• _EXERCISE REQUIREMENTS_: Output all of the data below exactly as given.
* START *
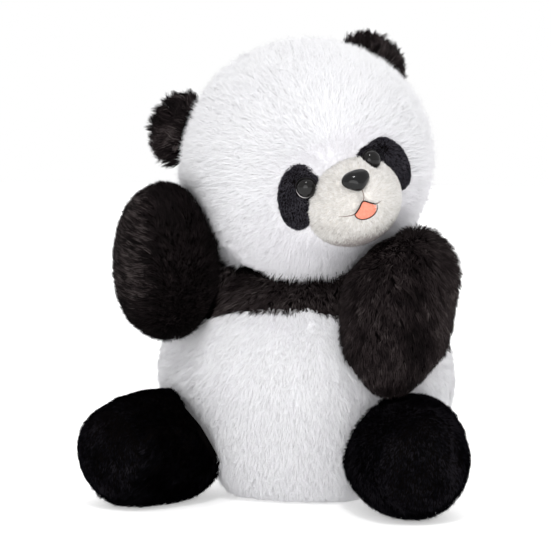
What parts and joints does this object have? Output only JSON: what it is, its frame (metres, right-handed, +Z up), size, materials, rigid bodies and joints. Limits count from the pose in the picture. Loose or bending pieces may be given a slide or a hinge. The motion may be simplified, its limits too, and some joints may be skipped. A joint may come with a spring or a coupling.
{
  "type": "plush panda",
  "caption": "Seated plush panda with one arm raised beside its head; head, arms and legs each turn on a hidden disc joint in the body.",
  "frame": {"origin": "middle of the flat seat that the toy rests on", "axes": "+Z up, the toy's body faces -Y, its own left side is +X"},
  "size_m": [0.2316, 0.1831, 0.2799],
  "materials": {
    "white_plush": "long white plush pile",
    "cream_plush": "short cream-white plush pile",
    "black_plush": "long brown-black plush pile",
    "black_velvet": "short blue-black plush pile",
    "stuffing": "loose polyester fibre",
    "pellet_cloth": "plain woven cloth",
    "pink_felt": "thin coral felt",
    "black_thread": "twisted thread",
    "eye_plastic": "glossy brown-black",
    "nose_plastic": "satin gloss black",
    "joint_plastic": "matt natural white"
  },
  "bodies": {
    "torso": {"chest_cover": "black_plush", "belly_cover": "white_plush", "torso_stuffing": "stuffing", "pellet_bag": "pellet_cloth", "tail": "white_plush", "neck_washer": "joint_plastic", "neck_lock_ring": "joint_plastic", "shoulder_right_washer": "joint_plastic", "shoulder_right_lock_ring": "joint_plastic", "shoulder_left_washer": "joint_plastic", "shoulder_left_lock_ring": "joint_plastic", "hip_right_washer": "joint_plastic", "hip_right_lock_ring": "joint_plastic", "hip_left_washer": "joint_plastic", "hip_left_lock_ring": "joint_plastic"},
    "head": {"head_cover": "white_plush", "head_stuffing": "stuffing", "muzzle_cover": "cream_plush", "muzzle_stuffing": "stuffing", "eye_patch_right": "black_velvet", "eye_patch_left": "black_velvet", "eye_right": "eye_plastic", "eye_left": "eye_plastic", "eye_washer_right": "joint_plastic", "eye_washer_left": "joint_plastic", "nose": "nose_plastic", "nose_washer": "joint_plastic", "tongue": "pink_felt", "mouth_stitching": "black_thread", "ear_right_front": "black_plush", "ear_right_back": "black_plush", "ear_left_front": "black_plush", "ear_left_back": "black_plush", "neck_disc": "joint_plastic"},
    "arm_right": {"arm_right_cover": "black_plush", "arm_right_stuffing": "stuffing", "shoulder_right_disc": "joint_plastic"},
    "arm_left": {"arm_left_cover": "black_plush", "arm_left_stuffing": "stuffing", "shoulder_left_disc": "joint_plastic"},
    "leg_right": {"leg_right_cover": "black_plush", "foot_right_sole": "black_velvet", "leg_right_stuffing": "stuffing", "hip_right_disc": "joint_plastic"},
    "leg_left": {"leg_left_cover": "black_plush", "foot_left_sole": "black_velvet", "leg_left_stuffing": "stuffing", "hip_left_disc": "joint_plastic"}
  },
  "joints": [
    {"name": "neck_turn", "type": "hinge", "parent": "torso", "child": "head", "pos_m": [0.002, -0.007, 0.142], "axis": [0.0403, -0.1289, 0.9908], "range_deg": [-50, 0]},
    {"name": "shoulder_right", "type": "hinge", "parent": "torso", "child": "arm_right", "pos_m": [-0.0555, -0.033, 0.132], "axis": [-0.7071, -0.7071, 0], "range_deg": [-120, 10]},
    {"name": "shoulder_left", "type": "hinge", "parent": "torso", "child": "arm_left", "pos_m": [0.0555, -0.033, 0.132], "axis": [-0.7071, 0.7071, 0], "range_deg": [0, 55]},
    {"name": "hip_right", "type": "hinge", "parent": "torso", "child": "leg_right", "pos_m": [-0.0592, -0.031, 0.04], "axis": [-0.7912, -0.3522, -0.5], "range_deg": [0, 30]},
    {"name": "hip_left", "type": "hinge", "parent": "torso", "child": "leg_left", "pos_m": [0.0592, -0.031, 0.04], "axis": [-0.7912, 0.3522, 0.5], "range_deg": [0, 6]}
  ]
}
* END *
• _TASK RESPONSE_:
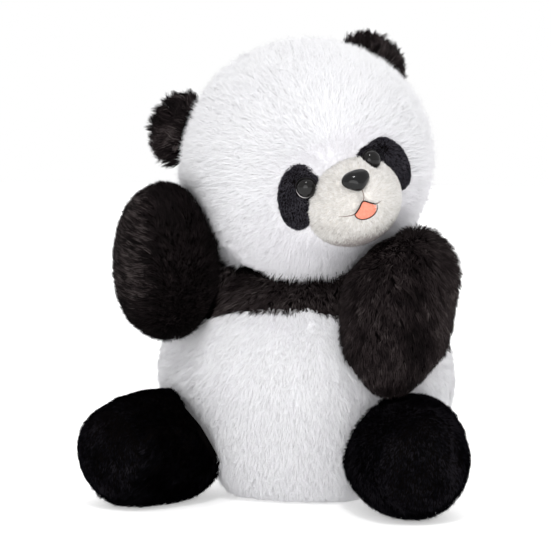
What parts and joints does this object have? Output only JSON: what it is, its frame (metres, right-handed, +Z up), size, materials, rigid bodies and joints. Limits count from the pose in the picture. Loose or bending pieces may be given a slide or a hinge. The motion may be simplified, its limits too, and some joints may be skipped. A joint may come with a spring or a coupling.
{
  "type": "plush panda",
  "caption": "Seated plush panda with one arm raised beside its head; head, arms and legs each turn on a hidden disc joint in the body.",
  "frame": {"origin": "middle of the flat seat that the toy rests on", "axes": "+Z up, the toy's body faces -Y, its own left side is +X"},
  "size_m": [0.2316, 0.1831, 0.2799],
  "materials": {
    "white_plush": "long white plush pile",
    "cream_plush": "short cream-white plush pile",
    "black_plush": "long brown-black plush pile",
    "black_velvet": "short blue-black plush pile",
    "stuffing": "loose polyester fibre",
    "pellet_cloth": "plain woven cloth",
    "pink_felt": "thin coral felt",
    "black_thread": "twisted thread",
    "eye_plastic": "glossy brown-black",
    "nose_plastic": "satin gloss black",
    "joint_plastic": "matt natural white"
  },
  "bodies": {
    "torso": {"chest_cover": "black_plush", "belly_cover": "white_plush", "torso_stuffing": "stuffing", "pellet_bag": "pellet_cloth", "tail": "white_plush", "neck_washer": "joint_plastic", "neck_lock_ring": "joint_plastic", "shoulder_right_washer": "joint_plastic", "shoulder_right_lock_ring": "joint_plastic", "shoulder_left_washer": "joint_plastic", "shoulder_left_lock_ring": "joint_plastic", "hip_right_washer": "joint_plastic", "hip_right_lock_ring": "joint_plastic", "hip_left_washer": "joint_plastic", "hip_left_lock_ring": "joint_plastic"},
    "head": {"head_cover": "white_plush", "head_stuffing": "stuffing", "muzzle_cover": "cream_plush", "muzzle_stuffing": "stuffing", "eye_patch_right": "black_velvet", "eye_patch_left": "black_velvet", "eye_right": "eye_plastic", "eye_left": "eye_plastic", "eye_washer_right": "joint_plastic", "eye_washer_left": "joint_plastic", "nose": "nose_plastic", "nose_washer": "joint_plastic", "tongue": "pink_felt", "mouth_stitching": "black_thread", "ear_right_front": "black_plush", "ear_right_back": "black_plush", "ear_left_front": "black_plush", "ear_left_back": "black_plush", "neck_disc": "joint_plastic"},
    "arm_right": {"arm_right_cover": "black_plush", "arm_right_stuffing": "stuffing", "shoulder_right_disc": "joint_plastic"},
    "arm_left": {"arm_left_cover": "black_plush", "arm_left_stuffing": "stuffing", "shoulder_left_disc": "joint_plastic"},
    "leg_right": {"leg_right_cover": "black_plush", "foot_right_sole": "black_velvet", "leg_right_stuffing": "stuffing", "hip_right_disc": "joint_plastic"},
    "leg_left": {"leg_left_cover": "black_plush", "foot_left_sole": "black_velvet", "leg_left_stuffing": "stuffing", "hip_left_disc": "joint_plastic"}
  },
  "joints": [
    {"name": "neck_turn", "type": "hinge", "parent": "torso", "child": "head", "pos_m": [0.002, -0.007, 0.142], "axis": [0.0403, -0.1289, 0.9908], "range_deg": [-50, 0]},
    {"name": "shoulder_right", "type": "hinge", "parent": "torso", "child": "arm_right", "pos_m": [-0.0555, -0.033, 0.132], "axis": [-0.7071, -0.7071, 0], "range_deg": [-120, 10]},
    {"name": "shoulder_left", "type": "hinge", "parent": "torso", "child": "arm_left", "pos_m": [0.0555, -0.033, 0.132], "axis": [-0.7071, 0.7071, 0], "range_deg": [0, 55]},
    {"name": "hip_right", "type": "hinge", "parent": "torso", "child": "leg_right", "pos_m": [-0.0592, -0.031, 0.04], "axis": [-0.7912, -0.3522, -0.5], "range_deg": [0, 30]},
    {"name": "hip_left", "type": "hinge", "parent": "torso", "child": "leg_left", "pos_m": [0.0592, -0.031, 0.04], "axis": [-0.7912, 0.3522, 0.5], "range_deg": [0, 6]}
  ]
}